** Set task **
Look for the string "origin" in the lines and copy each line that has it.

------------------------------------------------------------------------

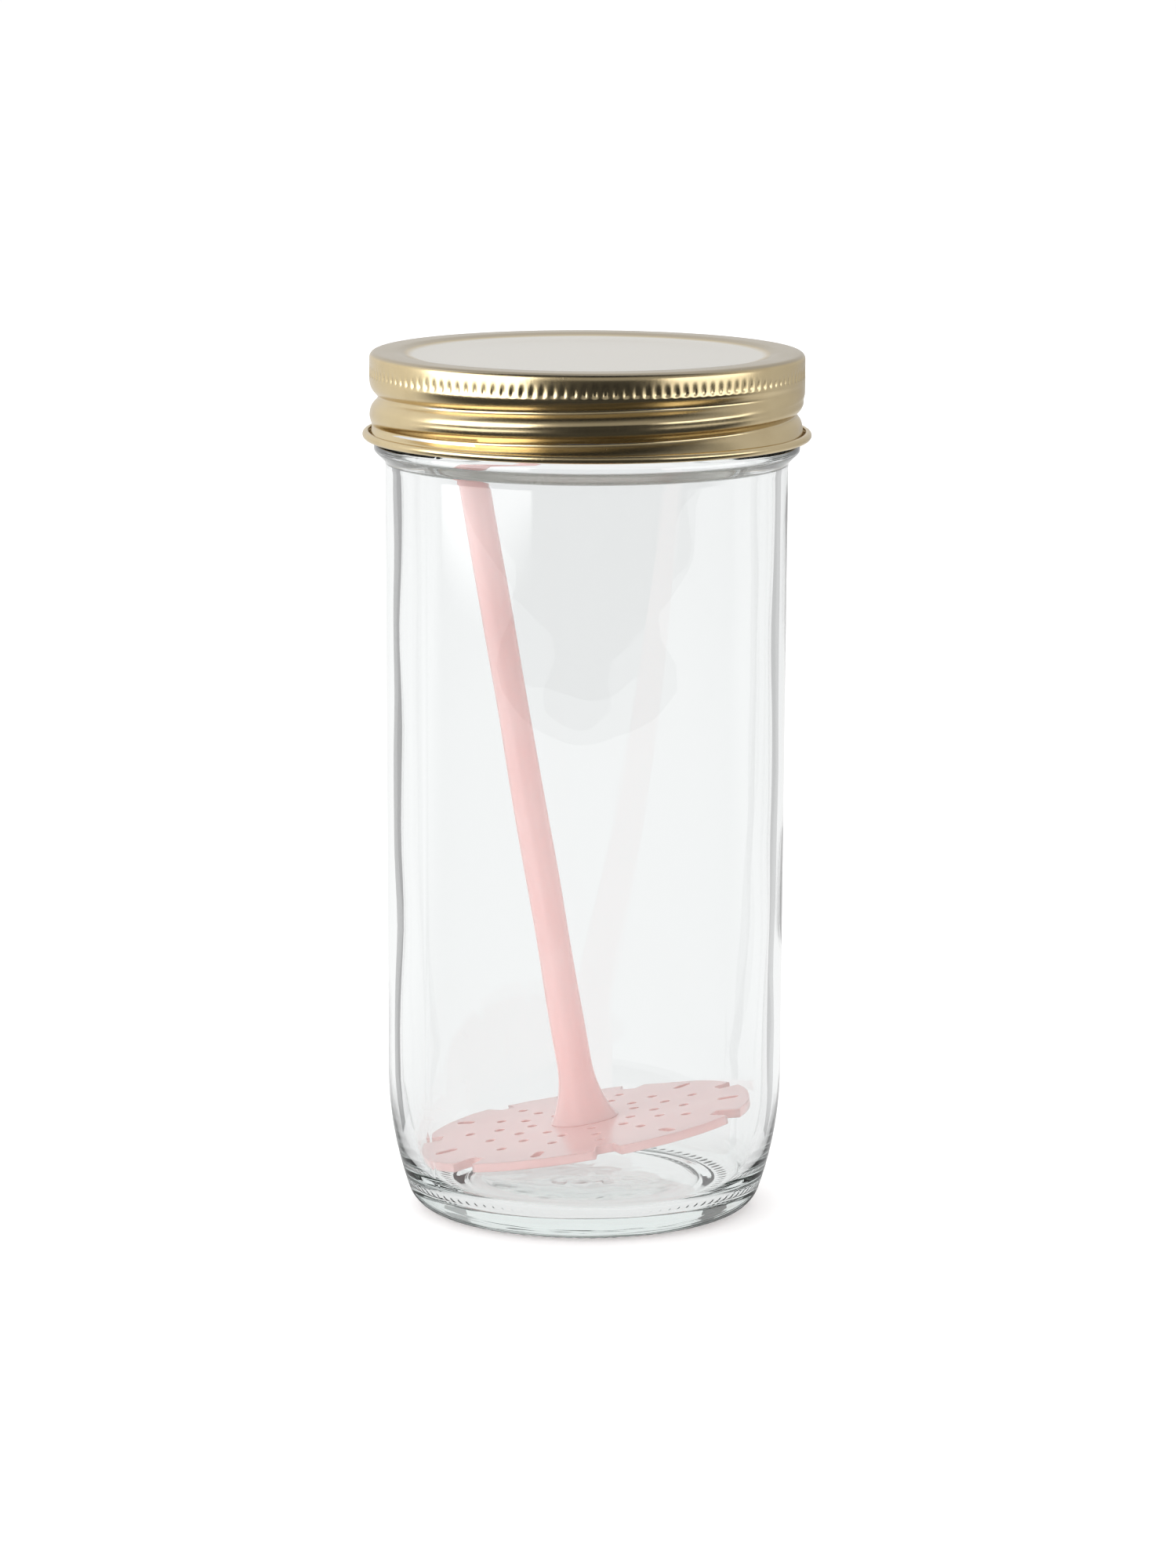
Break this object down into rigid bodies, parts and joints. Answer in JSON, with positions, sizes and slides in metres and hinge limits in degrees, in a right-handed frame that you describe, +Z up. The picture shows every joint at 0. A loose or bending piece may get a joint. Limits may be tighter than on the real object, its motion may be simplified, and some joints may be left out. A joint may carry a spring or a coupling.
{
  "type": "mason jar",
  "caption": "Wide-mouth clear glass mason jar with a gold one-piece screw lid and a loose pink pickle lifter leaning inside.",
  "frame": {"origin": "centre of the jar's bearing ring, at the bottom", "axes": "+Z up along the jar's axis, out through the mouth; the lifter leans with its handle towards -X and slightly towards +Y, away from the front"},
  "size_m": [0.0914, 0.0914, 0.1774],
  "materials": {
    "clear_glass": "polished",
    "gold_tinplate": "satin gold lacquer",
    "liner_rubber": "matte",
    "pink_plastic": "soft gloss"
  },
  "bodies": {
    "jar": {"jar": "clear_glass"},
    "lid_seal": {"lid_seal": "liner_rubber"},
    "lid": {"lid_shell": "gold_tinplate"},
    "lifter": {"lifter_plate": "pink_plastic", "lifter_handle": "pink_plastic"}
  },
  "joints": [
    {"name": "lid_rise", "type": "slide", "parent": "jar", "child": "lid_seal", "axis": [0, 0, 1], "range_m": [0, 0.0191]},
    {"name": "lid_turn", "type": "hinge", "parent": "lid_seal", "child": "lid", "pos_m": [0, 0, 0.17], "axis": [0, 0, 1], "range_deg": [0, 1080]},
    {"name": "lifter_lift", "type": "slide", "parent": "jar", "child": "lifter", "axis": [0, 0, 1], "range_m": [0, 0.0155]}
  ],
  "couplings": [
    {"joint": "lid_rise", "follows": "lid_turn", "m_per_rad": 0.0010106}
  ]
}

------------------------------------------------------------------------

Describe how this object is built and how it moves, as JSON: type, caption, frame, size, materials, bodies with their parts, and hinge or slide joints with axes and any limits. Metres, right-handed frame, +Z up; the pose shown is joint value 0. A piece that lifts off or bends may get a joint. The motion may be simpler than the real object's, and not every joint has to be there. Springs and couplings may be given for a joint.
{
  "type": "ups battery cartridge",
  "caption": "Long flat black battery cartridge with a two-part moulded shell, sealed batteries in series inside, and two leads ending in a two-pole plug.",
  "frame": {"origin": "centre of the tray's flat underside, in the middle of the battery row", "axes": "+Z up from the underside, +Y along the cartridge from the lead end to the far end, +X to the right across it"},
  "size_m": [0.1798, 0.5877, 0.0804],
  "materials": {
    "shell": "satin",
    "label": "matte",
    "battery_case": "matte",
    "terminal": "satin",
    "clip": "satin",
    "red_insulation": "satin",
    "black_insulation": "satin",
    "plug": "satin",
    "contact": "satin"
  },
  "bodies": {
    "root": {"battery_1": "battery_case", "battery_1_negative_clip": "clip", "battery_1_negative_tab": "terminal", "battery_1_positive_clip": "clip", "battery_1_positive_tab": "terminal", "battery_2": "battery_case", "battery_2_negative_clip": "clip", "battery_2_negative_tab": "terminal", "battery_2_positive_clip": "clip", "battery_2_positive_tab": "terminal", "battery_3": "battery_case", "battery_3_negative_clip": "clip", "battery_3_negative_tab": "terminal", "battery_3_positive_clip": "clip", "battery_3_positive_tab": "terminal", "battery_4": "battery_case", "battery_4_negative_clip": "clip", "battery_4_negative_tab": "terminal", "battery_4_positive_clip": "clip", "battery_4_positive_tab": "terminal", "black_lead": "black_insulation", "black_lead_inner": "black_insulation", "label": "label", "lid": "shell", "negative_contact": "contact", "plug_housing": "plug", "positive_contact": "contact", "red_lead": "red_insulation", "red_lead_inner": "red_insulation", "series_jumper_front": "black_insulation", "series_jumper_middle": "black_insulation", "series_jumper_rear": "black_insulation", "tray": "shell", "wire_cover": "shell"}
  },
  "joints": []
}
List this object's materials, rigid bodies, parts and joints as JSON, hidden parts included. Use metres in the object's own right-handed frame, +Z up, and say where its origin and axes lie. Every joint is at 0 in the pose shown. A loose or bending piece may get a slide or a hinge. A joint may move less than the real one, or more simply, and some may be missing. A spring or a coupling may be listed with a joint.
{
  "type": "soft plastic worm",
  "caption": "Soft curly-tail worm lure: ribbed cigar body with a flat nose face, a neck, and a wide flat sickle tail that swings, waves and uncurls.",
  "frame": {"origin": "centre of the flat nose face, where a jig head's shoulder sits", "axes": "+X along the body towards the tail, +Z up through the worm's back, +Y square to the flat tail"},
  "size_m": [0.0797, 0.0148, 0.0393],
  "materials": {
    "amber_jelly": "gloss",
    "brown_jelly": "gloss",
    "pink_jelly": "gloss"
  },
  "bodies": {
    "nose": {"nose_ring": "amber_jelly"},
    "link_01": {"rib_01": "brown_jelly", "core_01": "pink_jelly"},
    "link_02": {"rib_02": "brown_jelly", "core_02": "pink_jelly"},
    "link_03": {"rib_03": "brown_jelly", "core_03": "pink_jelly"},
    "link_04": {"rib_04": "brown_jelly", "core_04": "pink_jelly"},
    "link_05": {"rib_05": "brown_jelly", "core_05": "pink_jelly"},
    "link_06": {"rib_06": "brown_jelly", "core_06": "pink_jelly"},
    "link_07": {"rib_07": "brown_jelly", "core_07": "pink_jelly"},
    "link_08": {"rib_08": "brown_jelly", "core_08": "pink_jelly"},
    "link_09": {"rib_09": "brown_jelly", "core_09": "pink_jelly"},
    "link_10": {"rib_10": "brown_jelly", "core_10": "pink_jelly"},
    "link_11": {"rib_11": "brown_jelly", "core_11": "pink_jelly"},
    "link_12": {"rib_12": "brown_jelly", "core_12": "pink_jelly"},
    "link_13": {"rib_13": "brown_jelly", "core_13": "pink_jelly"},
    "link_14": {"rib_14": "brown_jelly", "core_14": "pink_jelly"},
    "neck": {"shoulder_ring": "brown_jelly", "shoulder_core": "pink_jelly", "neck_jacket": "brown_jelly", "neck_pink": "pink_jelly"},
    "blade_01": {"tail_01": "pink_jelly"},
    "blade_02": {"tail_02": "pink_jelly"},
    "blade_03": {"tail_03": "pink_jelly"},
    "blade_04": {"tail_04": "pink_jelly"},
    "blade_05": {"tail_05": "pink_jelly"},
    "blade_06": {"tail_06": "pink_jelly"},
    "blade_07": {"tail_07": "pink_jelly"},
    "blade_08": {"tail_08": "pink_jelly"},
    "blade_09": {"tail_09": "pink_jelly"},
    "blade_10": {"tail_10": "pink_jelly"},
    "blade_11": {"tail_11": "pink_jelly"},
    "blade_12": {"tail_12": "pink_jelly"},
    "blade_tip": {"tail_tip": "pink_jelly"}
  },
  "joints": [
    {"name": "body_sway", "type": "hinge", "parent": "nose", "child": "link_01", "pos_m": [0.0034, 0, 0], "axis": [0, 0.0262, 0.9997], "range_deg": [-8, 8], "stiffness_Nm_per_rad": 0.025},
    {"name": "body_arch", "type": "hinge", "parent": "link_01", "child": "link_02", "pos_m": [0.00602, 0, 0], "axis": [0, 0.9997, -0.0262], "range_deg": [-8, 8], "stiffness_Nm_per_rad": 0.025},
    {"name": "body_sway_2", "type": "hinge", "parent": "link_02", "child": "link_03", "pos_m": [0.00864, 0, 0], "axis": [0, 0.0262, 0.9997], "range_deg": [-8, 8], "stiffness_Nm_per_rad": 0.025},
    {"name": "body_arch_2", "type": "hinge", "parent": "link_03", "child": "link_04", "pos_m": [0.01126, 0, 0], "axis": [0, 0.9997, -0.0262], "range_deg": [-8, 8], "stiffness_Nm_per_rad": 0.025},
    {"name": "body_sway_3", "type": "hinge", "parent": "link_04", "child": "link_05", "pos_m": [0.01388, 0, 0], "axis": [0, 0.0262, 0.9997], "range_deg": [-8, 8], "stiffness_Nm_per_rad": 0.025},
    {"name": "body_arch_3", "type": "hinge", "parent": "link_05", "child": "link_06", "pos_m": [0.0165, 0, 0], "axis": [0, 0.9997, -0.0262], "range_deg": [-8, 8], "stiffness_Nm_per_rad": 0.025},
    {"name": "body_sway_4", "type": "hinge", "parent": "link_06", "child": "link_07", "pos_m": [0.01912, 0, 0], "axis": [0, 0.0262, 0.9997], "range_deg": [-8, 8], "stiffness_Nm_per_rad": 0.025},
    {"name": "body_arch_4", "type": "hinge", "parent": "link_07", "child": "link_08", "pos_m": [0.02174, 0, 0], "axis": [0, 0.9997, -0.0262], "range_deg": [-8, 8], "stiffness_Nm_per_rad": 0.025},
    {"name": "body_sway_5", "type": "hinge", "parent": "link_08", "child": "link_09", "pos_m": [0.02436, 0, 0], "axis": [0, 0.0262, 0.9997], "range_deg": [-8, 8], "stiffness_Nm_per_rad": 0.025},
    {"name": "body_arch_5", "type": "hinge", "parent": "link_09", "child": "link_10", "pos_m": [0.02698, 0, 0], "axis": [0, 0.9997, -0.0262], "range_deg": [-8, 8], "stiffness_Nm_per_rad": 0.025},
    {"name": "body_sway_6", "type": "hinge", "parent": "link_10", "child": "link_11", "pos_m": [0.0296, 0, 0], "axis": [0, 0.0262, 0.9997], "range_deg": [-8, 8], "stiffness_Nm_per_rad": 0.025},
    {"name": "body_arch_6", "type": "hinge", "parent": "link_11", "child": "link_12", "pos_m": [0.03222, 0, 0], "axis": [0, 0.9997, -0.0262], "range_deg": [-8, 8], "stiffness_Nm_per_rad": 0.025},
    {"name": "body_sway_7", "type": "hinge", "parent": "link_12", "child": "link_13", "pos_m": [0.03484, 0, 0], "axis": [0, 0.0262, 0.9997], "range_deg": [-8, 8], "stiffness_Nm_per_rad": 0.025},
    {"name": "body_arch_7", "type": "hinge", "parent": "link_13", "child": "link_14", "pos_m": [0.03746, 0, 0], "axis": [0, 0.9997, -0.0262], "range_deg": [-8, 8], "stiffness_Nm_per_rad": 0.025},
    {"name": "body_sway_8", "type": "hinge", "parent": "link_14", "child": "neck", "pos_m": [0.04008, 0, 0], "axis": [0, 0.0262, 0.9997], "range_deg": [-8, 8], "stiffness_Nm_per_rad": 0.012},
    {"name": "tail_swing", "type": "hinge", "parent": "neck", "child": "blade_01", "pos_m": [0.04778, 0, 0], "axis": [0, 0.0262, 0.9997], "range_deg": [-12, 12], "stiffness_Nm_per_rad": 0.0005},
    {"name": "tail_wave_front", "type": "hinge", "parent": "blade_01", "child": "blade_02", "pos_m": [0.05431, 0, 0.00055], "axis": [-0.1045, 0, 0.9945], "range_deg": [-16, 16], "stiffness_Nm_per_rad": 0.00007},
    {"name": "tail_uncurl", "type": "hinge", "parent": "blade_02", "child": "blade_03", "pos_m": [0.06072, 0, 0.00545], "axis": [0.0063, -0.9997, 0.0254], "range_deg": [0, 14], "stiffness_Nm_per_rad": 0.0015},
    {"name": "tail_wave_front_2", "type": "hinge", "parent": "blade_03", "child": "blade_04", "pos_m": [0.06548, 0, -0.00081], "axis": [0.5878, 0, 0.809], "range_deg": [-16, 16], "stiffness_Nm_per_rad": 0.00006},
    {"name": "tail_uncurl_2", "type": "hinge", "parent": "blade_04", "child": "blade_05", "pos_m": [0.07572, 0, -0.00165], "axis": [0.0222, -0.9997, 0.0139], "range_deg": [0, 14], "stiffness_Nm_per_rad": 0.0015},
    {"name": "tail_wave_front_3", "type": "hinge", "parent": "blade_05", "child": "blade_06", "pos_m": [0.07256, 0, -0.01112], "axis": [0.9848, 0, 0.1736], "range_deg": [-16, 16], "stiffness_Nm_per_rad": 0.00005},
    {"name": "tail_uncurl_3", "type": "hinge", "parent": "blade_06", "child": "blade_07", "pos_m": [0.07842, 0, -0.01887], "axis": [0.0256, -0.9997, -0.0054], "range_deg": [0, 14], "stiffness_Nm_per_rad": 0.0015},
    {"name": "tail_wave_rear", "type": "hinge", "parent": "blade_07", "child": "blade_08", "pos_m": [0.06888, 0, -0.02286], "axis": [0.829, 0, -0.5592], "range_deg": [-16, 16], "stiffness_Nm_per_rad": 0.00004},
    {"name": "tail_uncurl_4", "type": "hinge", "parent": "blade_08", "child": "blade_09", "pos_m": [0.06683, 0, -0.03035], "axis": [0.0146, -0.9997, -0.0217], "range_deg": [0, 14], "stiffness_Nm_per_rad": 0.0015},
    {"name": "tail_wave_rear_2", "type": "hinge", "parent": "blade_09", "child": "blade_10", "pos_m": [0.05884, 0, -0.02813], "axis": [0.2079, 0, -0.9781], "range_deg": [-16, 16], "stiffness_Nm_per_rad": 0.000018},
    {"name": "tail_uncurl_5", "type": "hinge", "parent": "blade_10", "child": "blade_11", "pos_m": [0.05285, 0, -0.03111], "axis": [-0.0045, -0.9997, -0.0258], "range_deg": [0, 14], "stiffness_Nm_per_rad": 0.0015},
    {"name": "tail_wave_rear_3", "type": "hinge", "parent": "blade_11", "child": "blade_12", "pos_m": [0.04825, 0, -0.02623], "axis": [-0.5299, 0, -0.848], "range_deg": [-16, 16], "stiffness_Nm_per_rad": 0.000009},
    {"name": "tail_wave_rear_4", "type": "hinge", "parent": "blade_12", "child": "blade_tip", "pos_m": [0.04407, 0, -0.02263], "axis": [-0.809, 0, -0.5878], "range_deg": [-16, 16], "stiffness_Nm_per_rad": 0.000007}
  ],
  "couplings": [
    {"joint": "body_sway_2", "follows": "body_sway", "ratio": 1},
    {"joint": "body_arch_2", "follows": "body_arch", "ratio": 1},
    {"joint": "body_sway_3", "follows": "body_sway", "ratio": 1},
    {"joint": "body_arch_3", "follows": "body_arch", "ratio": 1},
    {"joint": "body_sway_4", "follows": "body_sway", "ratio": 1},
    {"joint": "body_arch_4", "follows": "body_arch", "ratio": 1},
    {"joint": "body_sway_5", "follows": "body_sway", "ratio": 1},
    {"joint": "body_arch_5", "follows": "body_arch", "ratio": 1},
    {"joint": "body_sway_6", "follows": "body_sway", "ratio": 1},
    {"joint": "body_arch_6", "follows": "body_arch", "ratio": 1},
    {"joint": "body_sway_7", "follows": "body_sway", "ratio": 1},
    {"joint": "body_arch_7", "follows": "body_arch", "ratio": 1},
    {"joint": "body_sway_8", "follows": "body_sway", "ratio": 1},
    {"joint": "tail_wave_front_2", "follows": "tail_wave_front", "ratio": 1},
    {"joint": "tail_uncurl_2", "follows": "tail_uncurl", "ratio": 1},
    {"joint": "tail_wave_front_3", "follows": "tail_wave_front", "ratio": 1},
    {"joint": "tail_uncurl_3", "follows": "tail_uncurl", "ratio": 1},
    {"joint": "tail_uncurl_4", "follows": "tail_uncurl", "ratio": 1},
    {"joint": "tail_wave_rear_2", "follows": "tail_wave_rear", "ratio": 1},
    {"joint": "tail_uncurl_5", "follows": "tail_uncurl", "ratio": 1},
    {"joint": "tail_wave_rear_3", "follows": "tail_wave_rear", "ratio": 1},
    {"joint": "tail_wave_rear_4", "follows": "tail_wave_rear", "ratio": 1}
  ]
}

------------------------------------------------------------------------

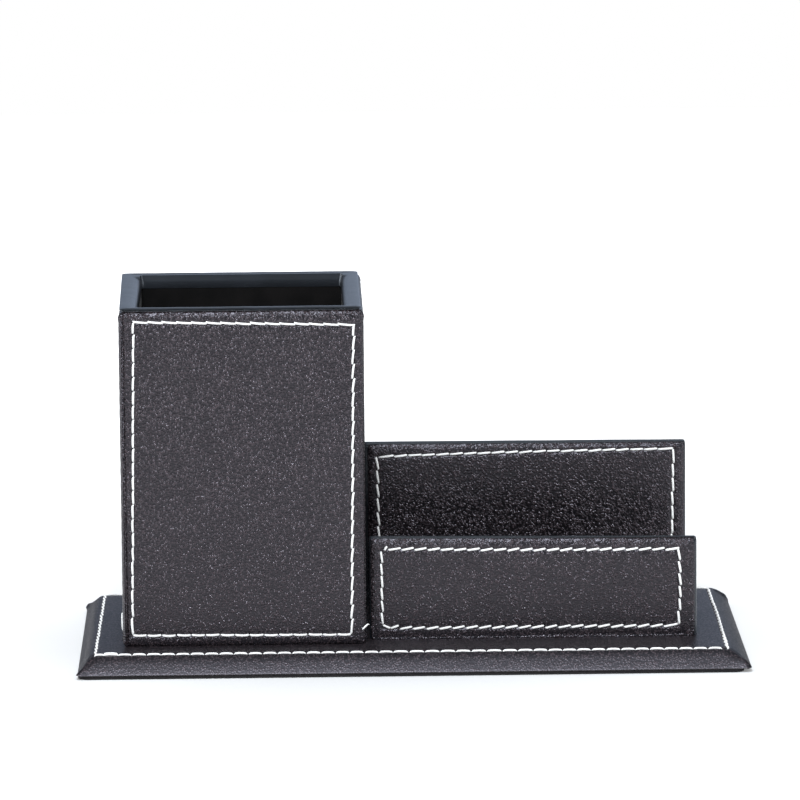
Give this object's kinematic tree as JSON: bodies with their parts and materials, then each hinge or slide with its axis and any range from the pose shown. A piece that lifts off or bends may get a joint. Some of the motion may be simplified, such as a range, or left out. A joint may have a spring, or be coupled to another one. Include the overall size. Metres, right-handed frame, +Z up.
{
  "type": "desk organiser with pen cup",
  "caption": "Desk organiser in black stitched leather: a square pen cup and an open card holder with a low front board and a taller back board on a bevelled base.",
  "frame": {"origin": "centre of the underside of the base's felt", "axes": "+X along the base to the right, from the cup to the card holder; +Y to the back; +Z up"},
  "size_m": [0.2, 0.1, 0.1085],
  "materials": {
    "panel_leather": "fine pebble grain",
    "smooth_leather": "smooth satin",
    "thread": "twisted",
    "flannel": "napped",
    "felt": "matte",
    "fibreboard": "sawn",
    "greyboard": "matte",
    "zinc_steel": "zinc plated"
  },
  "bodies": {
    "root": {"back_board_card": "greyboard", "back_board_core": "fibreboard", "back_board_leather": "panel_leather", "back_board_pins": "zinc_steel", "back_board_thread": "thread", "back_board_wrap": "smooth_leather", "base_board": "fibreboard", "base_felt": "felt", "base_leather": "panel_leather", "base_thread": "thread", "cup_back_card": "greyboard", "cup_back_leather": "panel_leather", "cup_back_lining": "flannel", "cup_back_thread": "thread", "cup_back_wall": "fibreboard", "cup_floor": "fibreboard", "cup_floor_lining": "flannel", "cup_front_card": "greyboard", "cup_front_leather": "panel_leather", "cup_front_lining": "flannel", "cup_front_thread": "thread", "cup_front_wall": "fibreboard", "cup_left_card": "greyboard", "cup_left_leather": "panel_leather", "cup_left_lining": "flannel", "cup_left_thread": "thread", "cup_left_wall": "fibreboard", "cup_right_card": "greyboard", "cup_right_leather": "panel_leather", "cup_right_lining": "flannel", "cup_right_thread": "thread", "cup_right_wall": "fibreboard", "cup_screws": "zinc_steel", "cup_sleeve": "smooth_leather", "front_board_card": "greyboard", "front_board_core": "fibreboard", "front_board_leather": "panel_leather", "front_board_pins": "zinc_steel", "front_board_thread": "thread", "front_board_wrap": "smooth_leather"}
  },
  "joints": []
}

------------------------------------------------------------------------

** Response **
  "frame": {"origin": "centre of the jar's bearing ring, at the bottom", "axes": "+Z up along the jar's axis, out through the mouth; the lifter leans with its handle towards -X and slightly towards +Y, away from the front"},
  "frame": {"origin": "centre of the tray's flat underside, in the middle of the battery row", "axes": "+Z up from the underside, +Y along the cartridge from the lead end to the far end, +X to the right across it"},
List this object's materials, rigid bodies, parts and joints as JSON, hidden parts included. Use metres in the object's own right-handed frame, +Z up, and say where its origin and axes lie. Every joint is at 0 in the pose shown. A loose or bending piece may get a slide or a hinge. A joint may move less than the real one, or more simply, and some may be missing. A spring or a coupling may be listed with a joint.
  "frame": {"origin": "centre of the flat nose face, where a jig head's shoulder sits", "axes": "+X along the body towards the tail, +Z up through the worm's back, +Y square to the flat tail"},
  "frame": {"origin": "centre of the underside of the base's felt", "axes": "+X along the base to the right, from the cup to the card holder; +Y to the back; +Z up"},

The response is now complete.